The request: Only the lines from the one containing "while o is not" through the one containing "return (*linear, 1.0)" are wanted. Give them again exactly, both ends included.
BEGIN Exercise input
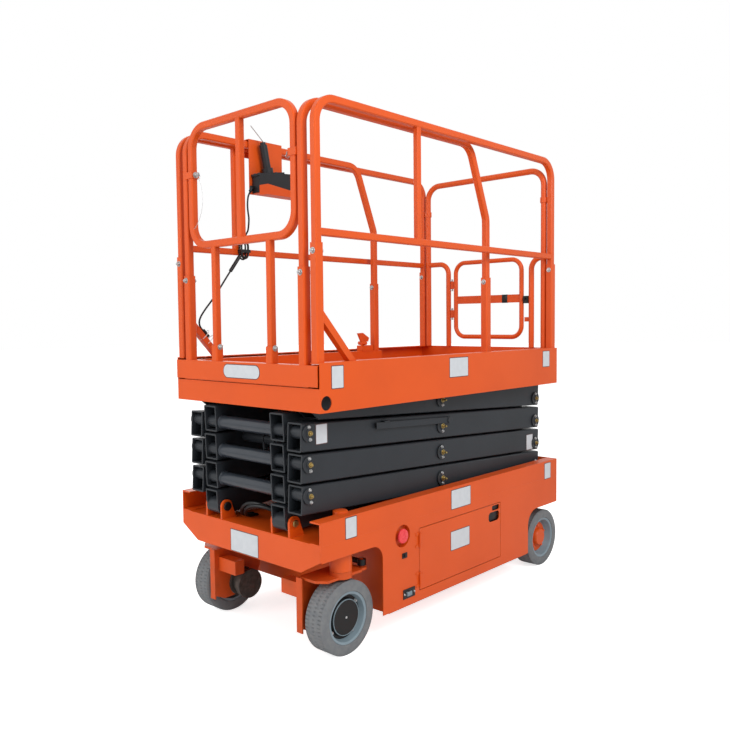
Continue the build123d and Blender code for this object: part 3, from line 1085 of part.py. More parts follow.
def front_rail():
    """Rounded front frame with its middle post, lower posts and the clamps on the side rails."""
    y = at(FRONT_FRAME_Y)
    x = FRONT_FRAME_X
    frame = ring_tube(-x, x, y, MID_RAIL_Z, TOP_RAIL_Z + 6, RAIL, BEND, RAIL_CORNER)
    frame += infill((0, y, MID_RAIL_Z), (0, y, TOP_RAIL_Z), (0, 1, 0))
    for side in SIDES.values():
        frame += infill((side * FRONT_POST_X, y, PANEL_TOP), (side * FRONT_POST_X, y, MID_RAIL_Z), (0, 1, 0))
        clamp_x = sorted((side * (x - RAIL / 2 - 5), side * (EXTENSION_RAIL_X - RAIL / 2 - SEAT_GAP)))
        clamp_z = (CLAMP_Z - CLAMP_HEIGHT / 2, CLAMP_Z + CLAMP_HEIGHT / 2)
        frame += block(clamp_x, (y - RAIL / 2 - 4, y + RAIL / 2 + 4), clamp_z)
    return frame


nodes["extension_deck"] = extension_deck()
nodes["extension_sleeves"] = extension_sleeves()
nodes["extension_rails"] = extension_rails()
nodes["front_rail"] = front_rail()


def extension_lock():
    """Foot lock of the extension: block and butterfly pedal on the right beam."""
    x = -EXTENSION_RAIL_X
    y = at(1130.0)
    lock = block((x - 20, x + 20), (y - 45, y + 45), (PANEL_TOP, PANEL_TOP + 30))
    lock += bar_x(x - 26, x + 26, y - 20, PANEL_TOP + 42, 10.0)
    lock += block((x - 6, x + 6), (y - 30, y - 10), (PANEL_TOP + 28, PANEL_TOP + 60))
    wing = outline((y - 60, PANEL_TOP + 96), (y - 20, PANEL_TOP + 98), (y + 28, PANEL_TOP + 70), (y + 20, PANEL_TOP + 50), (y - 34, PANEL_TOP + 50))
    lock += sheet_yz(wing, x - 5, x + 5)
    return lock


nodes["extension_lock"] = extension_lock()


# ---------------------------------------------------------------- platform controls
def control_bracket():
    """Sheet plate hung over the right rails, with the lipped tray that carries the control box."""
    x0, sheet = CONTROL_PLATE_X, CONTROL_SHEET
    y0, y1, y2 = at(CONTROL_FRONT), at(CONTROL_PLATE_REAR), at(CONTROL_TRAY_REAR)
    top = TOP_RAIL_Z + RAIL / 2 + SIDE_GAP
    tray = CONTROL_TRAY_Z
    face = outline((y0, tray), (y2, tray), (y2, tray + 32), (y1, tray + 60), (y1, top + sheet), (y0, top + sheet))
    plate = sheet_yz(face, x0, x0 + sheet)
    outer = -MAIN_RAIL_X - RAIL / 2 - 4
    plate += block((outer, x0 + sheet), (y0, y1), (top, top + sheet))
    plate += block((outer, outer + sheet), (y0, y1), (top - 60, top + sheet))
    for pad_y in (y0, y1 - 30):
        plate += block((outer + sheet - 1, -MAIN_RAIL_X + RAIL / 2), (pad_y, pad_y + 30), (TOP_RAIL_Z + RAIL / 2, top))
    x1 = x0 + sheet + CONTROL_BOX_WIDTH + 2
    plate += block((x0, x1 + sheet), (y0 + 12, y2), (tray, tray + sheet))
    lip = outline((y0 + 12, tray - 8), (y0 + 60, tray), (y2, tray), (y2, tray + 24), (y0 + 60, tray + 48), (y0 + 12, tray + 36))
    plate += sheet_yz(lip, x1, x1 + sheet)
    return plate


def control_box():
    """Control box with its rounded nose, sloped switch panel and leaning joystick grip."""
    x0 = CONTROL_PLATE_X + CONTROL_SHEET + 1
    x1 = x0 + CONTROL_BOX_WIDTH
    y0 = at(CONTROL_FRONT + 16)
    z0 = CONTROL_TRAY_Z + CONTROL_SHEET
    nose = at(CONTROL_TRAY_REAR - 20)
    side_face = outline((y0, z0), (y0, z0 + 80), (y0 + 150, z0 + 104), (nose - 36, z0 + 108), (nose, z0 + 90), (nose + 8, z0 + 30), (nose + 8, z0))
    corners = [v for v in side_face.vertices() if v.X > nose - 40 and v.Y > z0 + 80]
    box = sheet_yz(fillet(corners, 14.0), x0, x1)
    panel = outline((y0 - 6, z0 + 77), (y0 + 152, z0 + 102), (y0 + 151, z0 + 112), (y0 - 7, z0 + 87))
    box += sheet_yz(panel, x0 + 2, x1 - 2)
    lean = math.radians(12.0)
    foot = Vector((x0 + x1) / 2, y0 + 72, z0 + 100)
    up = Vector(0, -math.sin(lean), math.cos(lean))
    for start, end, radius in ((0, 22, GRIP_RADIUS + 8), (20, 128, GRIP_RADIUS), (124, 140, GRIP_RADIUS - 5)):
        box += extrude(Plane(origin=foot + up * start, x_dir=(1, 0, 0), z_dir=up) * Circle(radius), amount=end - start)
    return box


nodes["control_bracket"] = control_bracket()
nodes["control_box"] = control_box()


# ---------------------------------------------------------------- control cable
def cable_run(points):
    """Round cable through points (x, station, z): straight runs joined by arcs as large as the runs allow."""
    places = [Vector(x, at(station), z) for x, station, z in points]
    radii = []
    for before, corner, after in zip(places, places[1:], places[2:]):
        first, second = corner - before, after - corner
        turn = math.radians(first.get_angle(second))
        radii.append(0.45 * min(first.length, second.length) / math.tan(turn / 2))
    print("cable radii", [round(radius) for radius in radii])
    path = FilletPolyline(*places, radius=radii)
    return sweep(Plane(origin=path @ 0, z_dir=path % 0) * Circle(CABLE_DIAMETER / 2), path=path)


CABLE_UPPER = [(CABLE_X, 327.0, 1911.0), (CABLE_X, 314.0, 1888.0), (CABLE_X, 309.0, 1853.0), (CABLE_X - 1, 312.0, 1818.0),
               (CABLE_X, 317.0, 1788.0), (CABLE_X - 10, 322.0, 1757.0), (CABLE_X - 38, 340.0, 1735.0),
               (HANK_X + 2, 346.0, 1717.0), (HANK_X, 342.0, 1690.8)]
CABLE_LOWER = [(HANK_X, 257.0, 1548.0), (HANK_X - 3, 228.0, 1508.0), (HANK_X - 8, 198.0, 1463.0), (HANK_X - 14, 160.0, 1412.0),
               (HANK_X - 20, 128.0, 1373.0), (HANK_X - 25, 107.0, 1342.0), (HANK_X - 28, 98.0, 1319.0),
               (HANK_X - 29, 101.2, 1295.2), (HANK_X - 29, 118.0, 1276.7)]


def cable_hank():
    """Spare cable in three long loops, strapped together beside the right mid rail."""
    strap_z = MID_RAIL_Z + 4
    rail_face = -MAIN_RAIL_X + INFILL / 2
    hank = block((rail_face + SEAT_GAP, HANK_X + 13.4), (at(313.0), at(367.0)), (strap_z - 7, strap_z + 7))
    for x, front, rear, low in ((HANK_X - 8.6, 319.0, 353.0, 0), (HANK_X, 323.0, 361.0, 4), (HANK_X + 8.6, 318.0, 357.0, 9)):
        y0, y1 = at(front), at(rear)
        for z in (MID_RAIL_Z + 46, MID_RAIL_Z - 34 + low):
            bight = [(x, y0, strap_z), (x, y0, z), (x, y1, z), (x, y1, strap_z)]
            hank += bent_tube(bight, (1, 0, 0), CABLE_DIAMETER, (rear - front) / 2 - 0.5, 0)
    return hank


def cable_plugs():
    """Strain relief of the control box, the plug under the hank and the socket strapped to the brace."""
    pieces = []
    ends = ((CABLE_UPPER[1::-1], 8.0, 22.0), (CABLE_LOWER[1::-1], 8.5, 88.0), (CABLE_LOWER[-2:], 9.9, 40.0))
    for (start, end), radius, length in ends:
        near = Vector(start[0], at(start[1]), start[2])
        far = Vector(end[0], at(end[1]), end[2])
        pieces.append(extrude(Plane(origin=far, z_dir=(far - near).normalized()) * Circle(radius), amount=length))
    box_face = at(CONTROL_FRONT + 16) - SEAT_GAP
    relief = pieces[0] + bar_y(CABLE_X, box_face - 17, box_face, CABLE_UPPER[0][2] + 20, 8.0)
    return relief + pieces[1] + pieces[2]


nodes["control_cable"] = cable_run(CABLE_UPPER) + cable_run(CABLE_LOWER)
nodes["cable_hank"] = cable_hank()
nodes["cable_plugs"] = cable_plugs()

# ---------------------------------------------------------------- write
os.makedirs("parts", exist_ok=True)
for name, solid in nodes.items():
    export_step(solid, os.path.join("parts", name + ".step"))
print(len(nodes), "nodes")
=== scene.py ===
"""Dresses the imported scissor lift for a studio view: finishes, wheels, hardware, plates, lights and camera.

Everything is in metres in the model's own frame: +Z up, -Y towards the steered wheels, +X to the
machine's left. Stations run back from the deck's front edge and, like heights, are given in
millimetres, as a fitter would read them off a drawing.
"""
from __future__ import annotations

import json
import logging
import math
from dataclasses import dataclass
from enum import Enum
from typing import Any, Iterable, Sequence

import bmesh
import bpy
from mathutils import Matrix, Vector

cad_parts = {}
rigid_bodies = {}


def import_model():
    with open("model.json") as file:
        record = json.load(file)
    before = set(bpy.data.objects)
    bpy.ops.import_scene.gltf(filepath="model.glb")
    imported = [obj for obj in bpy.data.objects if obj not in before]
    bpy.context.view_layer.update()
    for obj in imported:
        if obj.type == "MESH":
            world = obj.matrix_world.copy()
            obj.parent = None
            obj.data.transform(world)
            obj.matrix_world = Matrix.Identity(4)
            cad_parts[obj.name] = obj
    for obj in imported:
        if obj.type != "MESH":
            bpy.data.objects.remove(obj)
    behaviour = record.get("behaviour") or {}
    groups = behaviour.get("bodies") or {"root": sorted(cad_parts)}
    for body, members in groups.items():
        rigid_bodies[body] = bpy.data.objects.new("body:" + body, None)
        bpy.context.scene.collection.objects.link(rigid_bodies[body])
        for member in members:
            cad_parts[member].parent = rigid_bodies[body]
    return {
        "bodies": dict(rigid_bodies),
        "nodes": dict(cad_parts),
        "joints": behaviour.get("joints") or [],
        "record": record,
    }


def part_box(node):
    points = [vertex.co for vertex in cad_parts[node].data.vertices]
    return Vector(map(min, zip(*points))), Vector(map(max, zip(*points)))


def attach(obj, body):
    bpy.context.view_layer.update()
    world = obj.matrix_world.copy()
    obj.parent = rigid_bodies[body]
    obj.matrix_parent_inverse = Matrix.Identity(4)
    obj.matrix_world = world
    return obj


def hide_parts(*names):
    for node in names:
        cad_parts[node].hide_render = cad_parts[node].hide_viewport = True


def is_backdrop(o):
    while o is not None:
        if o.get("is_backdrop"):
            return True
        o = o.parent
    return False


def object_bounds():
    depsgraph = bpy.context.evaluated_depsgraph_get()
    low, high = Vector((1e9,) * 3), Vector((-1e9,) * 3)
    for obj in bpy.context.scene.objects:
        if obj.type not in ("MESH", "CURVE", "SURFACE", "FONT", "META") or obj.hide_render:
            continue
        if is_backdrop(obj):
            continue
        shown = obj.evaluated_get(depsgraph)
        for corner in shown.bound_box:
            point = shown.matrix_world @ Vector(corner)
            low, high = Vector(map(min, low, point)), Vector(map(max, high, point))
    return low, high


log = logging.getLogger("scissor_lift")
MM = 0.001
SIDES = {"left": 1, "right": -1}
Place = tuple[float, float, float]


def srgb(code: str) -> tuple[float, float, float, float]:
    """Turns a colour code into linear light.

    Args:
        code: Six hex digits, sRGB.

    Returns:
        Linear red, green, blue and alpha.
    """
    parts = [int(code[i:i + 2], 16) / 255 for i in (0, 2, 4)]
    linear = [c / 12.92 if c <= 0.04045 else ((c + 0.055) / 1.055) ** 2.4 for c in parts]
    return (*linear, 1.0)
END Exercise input
BEGIN Exercise input
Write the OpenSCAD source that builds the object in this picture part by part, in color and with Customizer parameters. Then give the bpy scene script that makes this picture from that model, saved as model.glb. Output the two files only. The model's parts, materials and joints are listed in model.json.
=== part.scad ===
END Exercise input
Exercise answer:
    while o is not None:
        if o.get("is_backdrop"):
            return True
        o = o.parent
    return False


def object_bounds():
    depsgraph = bpy.context.evaluated_depsgraph_get()
    low, high = Vector((1e9,) * 3), Vector((-1e9,) * 3)
    for obj in bpy.context.scene.objects:
        if obj.type not in ("MESH", "CURVE", "SURFACE", "FONT", "META") or obj.hide_render:
            continue
        if is_backdrop(obj):
            continue
        shown = obj.evaluated_get(depsgraph)
        for corner in shown.bound_box:
            point = shown.matrix_world @ Vector(corner)
            low, high = Vector(map(min, low, point)), Vector(map(max, high, point))
    return low, high


log = logging.getLogger("scissor_lift")
MM = 0.001
SIDES = {"left": 1, "right": -1}
Place = tuple[float, float, float]


def srgb(code: str) -> tuple[float, float, float, float]:
    """Turns a colour code into linear light.

    Args:
        code: Six hex digits, sRGB.

    Returns:
        Linear red, green, blue and alpha.
    """
    parts = [int(code[i:i + 2], 16) / 255 for i in (0, 2, 4)]
    linear = [c / 12.92 if c <= 0.04045 else ((c + 0.055) / 1.055) ** 2.4 for c in parts]
    return (*linear, 1.0)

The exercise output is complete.